Nick: There's a love story buried in there. You might have to look to find it, but by gar it's there!
TQ: Which character in The Acolyte was most difficult to write and why? Easiest to write and why? Did any of the characters surprise you?
Nick: I'd say a lot of them were difficult, for different reasons. I think primarily, one thing a writer struggles with (at least I struggle with) is making a character's actions emotionally valid and believable in regards to the plot. Y'know, sometimes you want your character to do this or that, you want to get to this crucial scene, you want to write it so badly for reasons of plot or just, y'know, it'd be a hell of a lot of fun to write . . . but you don't make it believable that the character would actually do it. You know, why is he there? Why did she do this or that? If the reason is "because the plot needed them to," well, that's okay, every plot needs its characters to do certain things, open certain doors, but if you haven't invested in the character's motivations leading up to that scene, well, it's going to show. And sometimes there are scenes where several characters come into it with motivations, and they all need to act believably within that framework—otherwise a reader will wonder, Why the hell did character X or Y make that abrupt left turn? When you first start writing maybe you think nobody will notice. They do. So the emotional template you start with . . . you have to stick to it. Or if a character has a change of heart, you have to build that up and work at it. So much of what you incept at the beginning of a novel, where maybe you're still trying to get to know a character yourself . . . anyway, I've learned to be aware of these things in terms of character development.

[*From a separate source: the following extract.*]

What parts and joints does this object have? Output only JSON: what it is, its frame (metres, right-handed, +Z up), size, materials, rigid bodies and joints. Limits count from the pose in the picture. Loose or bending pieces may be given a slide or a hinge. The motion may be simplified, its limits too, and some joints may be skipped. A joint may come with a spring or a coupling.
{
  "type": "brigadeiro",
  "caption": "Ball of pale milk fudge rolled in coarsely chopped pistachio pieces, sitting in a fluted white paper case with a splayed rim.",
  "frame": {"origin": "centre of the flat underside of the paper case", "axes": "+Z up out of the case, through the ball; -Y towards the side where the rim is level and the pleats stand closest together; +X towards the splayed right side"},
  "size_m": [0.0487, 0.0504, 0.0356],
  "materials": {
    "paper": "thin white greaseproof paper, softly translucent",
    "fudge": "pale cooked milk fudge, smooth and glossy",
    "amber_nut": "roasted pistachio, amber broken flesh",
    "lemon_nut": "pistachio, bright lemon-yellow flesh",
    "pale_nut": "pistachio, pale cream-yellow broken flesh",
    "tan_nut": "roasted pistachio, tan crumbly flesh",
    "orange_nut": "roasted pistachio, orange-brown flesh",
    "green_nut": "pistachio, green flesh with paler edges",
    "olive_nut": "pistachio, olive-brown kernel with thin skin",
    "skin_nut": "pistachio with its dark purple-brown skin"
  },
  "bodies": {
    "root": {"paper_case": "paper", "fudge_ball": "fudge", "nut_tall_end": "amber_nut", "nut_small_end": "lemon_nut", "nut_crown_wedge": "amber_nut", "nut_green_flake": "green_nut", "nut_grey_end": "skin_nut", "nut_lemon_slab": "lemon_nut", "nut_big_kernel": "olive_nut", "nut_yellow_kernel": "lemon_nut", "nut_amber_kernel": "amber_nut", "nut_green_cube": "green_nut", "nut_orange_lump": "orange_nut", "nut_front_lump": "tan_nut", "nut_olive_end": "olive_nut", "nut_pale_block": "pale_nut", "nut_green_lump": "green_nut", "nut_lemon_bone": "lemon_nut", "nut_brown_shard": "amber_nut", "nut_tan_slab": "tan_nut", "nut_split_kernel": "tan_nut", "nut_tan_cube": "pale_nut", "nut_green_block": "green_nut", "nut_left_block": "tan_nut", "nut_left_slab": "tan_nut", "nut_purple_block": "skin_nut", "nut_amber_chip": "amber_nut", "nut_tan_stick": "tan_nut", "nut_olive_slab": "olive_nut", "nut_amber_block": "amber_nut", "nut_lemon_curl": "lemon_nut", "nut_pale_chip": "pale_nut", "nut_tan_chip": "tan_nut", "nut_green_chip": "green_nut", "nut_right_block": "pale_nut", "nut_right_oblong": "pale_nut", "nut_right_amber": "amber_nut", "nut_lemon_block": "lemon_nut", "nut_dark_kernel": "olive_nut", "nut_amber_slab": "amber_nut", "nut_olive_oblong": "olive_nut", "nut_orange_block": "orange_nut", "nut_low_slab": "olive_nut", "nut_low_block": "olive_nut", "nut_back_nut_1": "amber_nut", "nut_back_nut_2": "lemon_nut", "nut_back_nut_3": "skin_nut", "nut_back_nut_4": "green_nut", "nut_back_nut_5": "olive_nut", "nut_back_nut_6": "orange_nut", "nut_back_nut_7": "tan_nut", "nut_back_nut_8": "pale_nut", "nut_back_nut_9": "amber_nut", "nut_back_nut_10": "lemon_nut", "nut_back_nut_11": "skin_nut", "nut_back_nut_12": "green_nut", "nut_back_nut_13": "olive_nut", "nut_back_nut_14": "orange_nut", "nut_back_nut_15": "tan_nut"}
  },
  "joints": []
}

TQ: What sorts of research did you do for The Acolyte?
Nick: Eh, not so much as you might think/perhaps hope. I read the bible cover to cover. That was arduous. Otherwise, really, just other dystopian novels. Trying to get a feel for how other writers approached them.

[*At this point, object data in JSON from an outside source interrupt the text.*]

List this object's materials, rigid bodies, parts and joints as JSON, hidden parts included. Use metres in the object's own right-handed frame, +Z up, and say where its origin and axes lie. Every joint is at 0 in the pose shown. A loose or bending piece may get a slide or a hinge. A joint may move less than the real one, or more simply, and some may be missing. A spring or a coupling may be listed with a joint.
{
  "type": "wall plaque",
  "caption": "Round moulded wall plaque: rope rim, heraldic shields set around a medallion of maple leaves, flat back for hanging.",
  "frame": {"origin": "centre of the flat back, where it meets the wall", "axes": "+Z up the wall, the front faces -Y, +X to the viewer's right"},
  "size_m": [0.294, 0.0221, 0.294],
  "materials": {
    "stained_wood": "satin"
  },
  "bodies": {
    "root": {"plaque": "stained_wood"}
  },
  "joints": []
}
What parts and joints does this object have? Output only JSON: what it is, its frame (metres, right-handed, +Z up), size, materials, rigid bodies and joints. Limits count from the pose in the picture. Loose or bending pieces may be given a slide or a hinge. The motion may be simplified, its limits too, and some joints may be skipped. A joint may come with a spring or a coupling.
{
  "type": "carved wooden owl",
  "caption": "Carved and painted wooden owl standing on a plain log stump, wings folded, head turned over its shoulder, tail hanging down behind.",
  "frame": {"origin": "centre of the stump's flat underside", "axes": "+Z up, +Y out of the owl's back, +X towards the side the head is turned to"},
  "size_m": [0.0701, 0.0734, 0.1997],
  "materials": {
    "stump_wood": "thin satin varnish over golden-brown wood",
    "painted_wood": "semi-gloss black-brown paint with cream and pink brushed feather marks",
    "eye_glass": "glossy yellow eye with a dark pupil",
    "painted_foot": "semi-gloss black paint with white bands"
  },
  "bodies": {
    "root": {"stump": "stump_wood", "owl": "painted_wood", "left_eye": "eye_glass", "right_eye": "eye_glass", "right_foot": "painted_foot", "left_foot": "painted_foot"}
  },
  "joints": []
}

TQ: Without giving anything away, please share one or two of your favorite lines from The Acolyte.
Nick: Hereinafter let it be known: The Church IS the State.
TQ: What's next?
Nick: I've got a couple books coming out under my real name. Precious Cargo, nonfiction, about my year driving a school bus. And a short story collection, too. As Nick Cutter, the next book is called Little Heaven.
TQ: Thank you for joining us at The Qwillery.
ChiZine Publications, May 19, 2015
Trade Paperback and eBook, 296 pages
Jonah Murtag is an Acolyte on the New Bethlehem police force. His job: eradicate all heretical religious faiths, their practitioners, and artefacts. Murtag’s got problems—one of his partners is a zealot, and he’s in love with the other one. Trouble at work, trouble at home. Murtag realizes that you can rob a citizenry of almost anything, but you can’t take away its faith. When a string of bombings paralyzes the city, religious fanatics are initially suspected, but startling clues point to a far more ominous perpetrator. If Murtag doesn’t get things sorted out, the Divine Council will dispatch The Quints, aka: Heaven’s Own Bagmen. The clock is ticking towards doomsday for the Chosen of New Bethlehem. And Jonah Murtag’s got another problem. The biggest and most worrisome . . . Jonah isn’t a believer anymore.
Nick Cutter is a pseudonym for Craig Davidson who is the author of The Preserve (as Patrick Lestewka), Rust and Bone, The Fighter, Sarah Court (ChiZine Publications, 2010), Cataract City (Doubleday, 2013), The Troop (as Nick Cutter; Gallery Books, 2014), and The Deep (as Nick Cutter; Gallery Books, 2015).